SET PROBLEM: Copy every line, exactly and only, from the line containing "strands = build_strands(fruit" to the line containing "obj.matrix_parent_inverse = Matrix.Identity(4)", both lines included.
* start PROVIDED DATA *
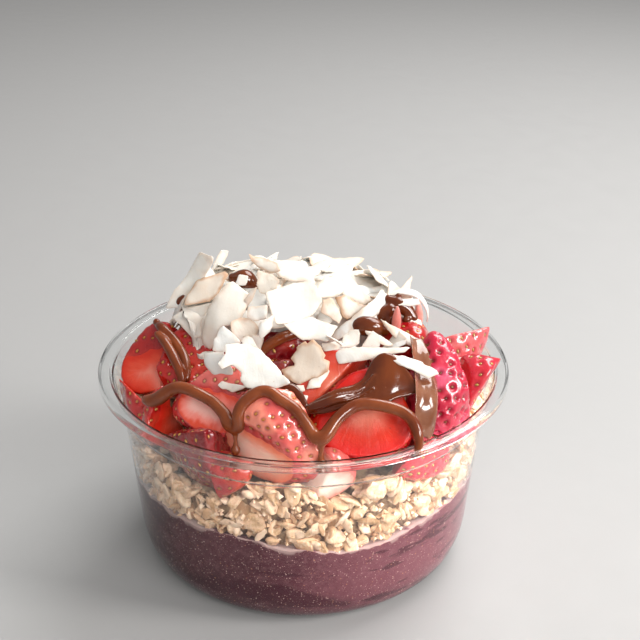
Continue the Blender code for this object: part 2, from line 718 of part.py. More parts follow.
def main():
    clear_scene()
    build_bowl()
    build_acai()
    fruit = build_berries()
    build_oats(fruit)
    sauce = material("chocolate_sauce", (0.15, 0.055, 0.025), 0.2)
    dollop = build_dollop(fruit, sauce)
    strands = build_strands(fruit + [dollop], sauce)
    coconut = material("coconut", (0.86, 0.80, 0.70), 0.75)
    chips = build_chips(fruit + strands + [dollop], coconut)
    build_heap(fruit + strands + [dollop] + chips, coconut)


main()
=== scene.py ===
import math
import random

import bmesh
import bpy
import numpy as np
from mathutils import Matrix, Vector, noise
from mathutils.bvhtree import BVHTree
from mathutils.geometry import delaunay_2d_cdt
from mathutils.kdtree import KDTree


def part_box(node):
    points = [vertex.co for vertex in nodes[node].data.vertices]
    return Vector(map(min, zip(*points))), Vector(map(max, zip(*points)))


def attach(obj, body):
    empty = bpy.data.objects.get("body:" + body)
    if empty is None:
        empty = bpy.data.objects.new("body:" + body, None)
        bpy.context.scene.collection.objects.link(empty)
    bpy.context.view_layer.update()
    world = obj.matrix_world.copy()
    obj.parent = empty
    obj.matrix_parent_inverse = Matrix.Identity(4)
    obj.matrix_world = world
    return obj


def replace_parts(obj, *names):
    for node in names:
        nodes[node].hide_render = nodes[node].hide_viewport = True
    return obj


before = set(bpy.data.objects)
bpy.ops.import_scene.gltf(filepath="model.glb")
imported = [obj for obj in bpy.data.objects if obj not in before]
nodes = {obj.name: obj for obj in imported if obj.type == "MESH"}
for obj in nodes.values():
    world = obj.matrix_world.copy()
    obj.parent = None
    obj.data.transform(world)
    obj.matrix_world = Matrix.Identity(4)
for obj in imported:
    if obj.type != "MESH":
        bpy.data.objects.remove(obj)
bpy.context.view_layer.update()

# Sizes below are millimetres unless a name says otherwise; MM turns them into metres.
MM = 0.001


# ---------------------------------------------------------------------------------------------
# Table, light and camera. A pale matt table, a large window-like softbox behind and to the right,
# soft fills in front and at the right, and a small card that only adds a shine to wet surfaces.
# The camera looks down at the front of the bowl.
# ---------------------------------------------------------------------------------------------
TABLE_REACH = 9.0
TABLE_COLOUR = (0.38, 0.379, 0.378, 1)
CAMERA_PLACE = (0.0, -0.42157, 0.29291)
CAMERA_TURN = (1.1238, -0.0054, -0.0114)
CAMERA_LENS = 72.5
# Lamp: place in metres, size in metres, watts, colour
LAMPS = {
    "window": ((0.42, 0.45, 0.85), (0.75, 0.55), 10.6, (1.0, 0.99, 0.97)),
    "front_fill": ((0.26, -0.95, 0.85), (1.1, 0.8), 10.6, (1.0, 0.98, 0.96)),
    "shine": ((0.66, -0.66, 0.54), (0.34, 0.26), 7.0, (1.0, 0.99, 0.98)),
    "right_fill": ((0.82, -0.27, 0.56), (0.25, 0.5), 7.4, (1.0, 0.97, 0.94)),
}
LAMP_AIM = Vector((0, 0, 0.06))
SKY_COLOUR = (1.0, 0.985, 0.97, 1)
SKY_STRENGTH = 0.33


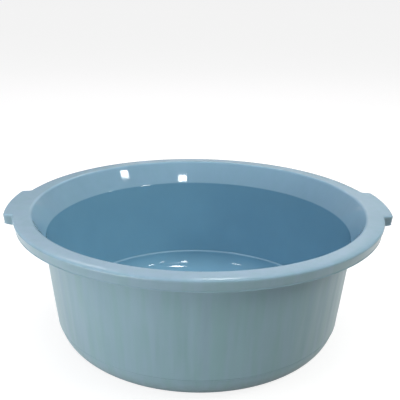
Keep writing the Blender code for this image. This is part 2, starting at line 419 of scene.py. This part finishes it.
def makeRim():
    # One section carried along the outline. On the outer side a section's point is the
    # outline's point less its normal times an inset, and on the bowl's side it lies on a circle.
    line, normals, handle = rimOutline()
    direction = line / np.linalg.norm(line, axis=1)[:, None]
    depth = (topZ - rimBox[0].z) * (1 - handle) + (topZ - handleBox[0].z) * handle
    lean = rim["skirtLean"] * (1 - handle) + rim["handleLean"] * handle
    edge = rim["edgeRound"]
    away = smoothStep((np.abs(line[:, 1:]) - handleBox[1].y) / rim["crownFade"])
    crown = rim["crownDrop"] * away
    crownWidth = rim["crownWidth"] * away + rim["handleCorner"] / 2 * (1 - away)
    crownSlope = np.arctan(2 * crown / crownWidth)
    edgeReach = edge * (1 - np.sin(crownSlope))
    edgeDrop = crown + edge * np.cos(crownSlope)
    flangeShare = rim["flangeShare"]
    skirtShare = rim["skirtShare"] * (1 - handle) + flangeShare * handle
    lip = rim["skirtLip"]
    bead = rim["bead"]
    thick = rim["skirtThickness"]
    under = rim["flangeThickness"]
    bend = rim["underRound"]
    columns = []
    shares = []

    def add(xy, z, share):
        columns.append(np.concatenate([xy, z * np.ones((len(line), 1))], 1))
        shares.append((share * np.ones((len(line), 1)))[:, 0])

    def fromOutline(inset, drop, share=0.0):
        add(line - normals * inset, topZ - drop, share)

    def onCircle(radius, z, share=0.0):
        add(direction * radius, z, share)

    def across(first, last, steps, share):
        for part in np.arange(1, steps) / steps:
            add((first * (1 - part) + last * part)[:, :2], first[0, 2], share)

    # The crown is a parabola, drop = crown * part squared, and the edge's arc goes on from it.
    for part in np.arange(rim["crownSteps"]) / rim["crownSteps"]:
        fromOutline(edgeReach + crownWidth * (1 - part), crown * part ** 2, flangeShare)
    for part in np.linspace(1, 0, rim["roundSteps"] + 1):
        a = (math.pi / 2 - crownSlope) * part
        share = skirtShare + (flangeShare - skirtShare) * smoothStep(part * rim["edgeBlend"])
        fromOutline(edge - edge * np.cos(a), edgeDrop - edge * np.sin(a), share)
    for part in rim["skirtRows"]:
        fromOutline(lean * part, edgeDrop + (depth - lip - edgeDrop) * part, skirtShare)
    fromOutline(lean, depth - lip - rim["beadRise"], skirtShare)
    half = (thick + bead) / 2
    for a in np.linspace(0, math.pi, rim["beadSteps"] + 1):
        fromOutline(lean - bead + half - half * math.cos(a), depth - lip + lip * math.sin(a), skirtShare)
    for part in rim["skirtInnerRows"]:
        fromOutline(lean * part + thick, under + (depth - under) * part)
    bendInset = thick + lean * rim["underLean"] + bend
    for a in np.linspace(0, math.pi / 2, rim["bendSteps"] + 1):
        fromOutline(bendInset - bend * math.cos(a), under + bend - bend * math.sin(a))
    underZ = topZ - under
    innerBend = flareInner(underZ) + flareAcross + bend
    first = columns[-1]
    across(first, np.concatenate([direction * innerBend, first[:, 2:]], 1), rim["underSteps"], 0.0)
    onCircle(innerBend, underZ)
    onCircle(innerBend - bend * (1 - rim["underMiddle"]), underZ - bend * rim["underMiddle"])
    onCircle(flareInner(underZ - bend) + flareAcross, underZ - bend)
    onCircle(flareInner(flareTopZ) + flareAcross, flareTopZ)
    band = bowl["bandShare"]
    onCircle(flareInner(flareTopZ), flareTopZ, band)
    flareAngle = math.atan2(1, flareSlope)
    mouth = rim["mouthRound"]
    mouthCentre = flareInner(topZ) + mouth * math.tan(flareAngle / 2)
    for part in np.linspace(1, 0, rim["roundSteps"] + 1):
        a = math.pi / 2 + flareAngle * part
        share = flangeShare + (band - flangeShare) * smoothStep(rim["mouthBlend"] * part)
        onCircle(mouthCentre + mouth * math.cos(a), topZ - mouth + mouth * math.sin(a), share)
    across(columns[-1], columns[0], rim["flangeSteps"], flangeShare)
    grid = np.stack(columns, 1).reshape(-1, 3)
    faces = gridFaces(len(line), len(columns), True).tolist()
    return makePiece("rim_with_handles", grid, faces, np.stack(shares, 1).reshape(-1), 40)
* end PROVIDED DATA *
TASK OUTPUT:
    strands = build_strands(fruit + [dollop], sauce)
    coconut = material("coconut", (0.86, 0.80, 0.70), 0.75)
    chips = build_chips(fruit + strands + [dollop], coconut)
    build_heap(fruit + strands + [dollop] + chips, coconut)


main()
=== scene.py ===
import math
import random

import bmesh
import bpy
import numpy as np
from mathutils import Matrix, Vector, noise
from mathutils.bvhtree import BVHTree
from mathutils.geometry import delaunay_2d_cdt
from mathutils.kdtree import KDTree


def part_box(node):
    points = [vertex.co for vertex in nodes[node].data.vertices]
    return Vector(map(min, zip(*points))), Vector(map(max, zip(*points)))


def attach(obj, body):
    empty = bpy.data.objects.get("body:" + body)
    if empty is None:
        empty = bpy.data.objects.new("body:" + body, None)
        bpy.context.scene.collection.objects.link(empty)
    bpy.context.view_layer.update()
    world = obj.matrix_world.copy()
    obj.parent = empty
    obj.matrix_parent_inverse = Matrix.Identity(4)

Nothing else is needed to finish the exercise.